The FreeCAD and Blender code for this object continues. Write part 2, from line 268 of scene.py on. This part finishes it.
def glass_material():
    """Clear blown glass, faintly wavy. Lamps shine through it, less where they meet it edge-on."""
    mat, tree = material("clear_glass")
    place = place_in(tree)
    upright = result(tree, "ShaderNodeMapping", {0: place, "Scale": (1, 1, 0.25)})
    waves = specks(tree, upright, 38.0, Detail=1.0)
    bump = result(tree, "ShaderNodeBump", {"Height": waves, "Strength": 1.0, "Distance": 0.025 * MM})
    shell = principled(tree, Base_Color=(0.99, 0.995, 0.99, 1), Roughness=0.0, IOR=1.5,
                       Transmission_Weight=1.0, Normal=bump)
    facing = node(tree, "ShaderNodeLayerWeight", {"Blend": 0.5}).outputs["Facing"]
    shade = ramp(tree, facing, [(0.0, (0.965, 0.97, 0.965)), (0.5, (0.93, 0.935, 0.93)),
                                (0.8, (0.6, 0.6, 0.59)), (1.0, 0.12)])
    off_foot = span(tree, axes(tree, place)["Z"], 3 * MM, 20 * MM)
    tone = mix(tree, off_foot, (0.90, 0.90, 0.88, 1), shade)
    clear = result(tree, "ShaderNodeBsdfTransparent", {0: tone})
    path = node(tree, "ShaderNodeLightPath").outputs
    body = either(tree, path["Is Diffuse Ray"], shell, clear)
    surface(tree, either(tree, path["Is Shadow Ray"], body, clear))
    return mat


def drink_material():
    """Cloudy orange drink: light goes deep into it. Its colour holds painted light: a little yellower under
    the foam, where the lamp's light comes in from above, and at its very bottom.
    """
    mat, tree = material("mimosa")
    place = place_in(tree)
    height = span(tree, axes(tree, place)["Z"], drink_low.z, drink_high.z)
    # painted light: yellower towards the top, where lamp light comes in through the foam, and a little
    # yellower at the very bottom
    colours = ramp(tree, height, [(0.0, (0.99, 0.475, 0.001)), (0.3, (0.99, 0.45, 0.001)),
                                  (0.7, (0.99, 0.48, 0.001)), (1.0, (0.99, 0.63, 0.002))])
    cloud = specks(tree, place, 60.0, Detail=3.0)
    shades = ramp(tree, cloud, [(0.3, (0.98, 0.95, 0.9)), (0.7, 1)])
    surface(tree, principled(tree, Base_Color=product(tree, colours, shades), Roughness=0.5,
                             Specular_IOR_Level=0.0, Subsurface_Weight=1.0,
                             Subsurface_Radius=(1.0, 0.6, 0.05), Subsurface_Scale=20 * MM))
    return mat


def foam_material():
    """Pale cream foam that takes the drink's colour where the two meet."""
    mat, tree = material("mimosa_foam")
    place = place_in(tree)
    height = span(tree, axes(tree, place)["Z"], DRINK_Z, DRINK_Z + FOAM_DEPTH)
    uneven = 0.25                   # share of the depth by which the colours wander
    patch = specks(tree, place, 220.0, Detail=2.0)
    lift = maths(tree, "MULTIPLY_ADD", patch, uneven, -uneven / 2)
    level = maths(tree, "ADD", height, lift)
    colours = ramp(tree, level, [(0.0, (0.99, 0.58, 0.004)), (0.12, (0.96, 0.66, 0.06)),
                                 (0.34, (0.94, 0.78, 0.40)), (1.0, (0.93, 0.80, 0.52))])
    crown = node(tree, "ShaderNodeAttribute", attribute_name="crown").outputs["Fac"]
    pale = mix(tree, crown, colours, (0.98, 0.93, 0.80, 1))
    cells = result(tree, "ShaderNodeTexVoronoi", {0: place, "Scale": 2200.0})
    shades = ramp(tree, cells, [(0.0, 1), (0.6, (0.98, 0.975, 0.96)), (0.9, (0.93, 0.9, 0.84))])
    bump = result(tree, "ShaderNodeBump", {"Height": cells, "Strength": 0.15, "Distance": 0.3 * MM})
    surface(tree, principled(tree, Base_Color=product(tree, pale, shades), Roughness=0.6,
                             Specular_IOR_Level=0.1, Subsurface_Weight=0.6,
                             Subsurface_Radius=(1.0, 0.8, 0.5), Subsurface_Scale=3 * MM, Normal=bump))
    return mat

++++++

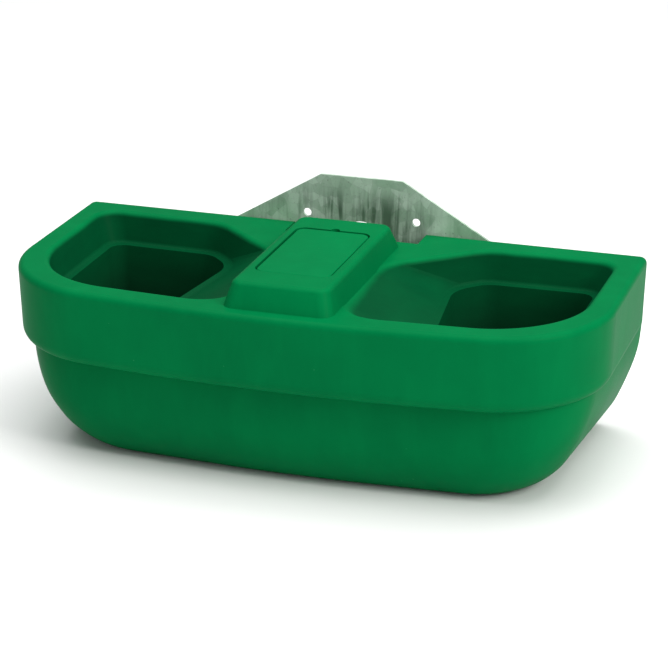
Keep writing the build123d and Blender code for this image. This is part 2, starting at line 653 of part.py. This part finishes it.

++++++

# [GOAL]
Say how many lines in this material hold "Blender", and say nothing else.

# [RESULT OF THE TASK]
2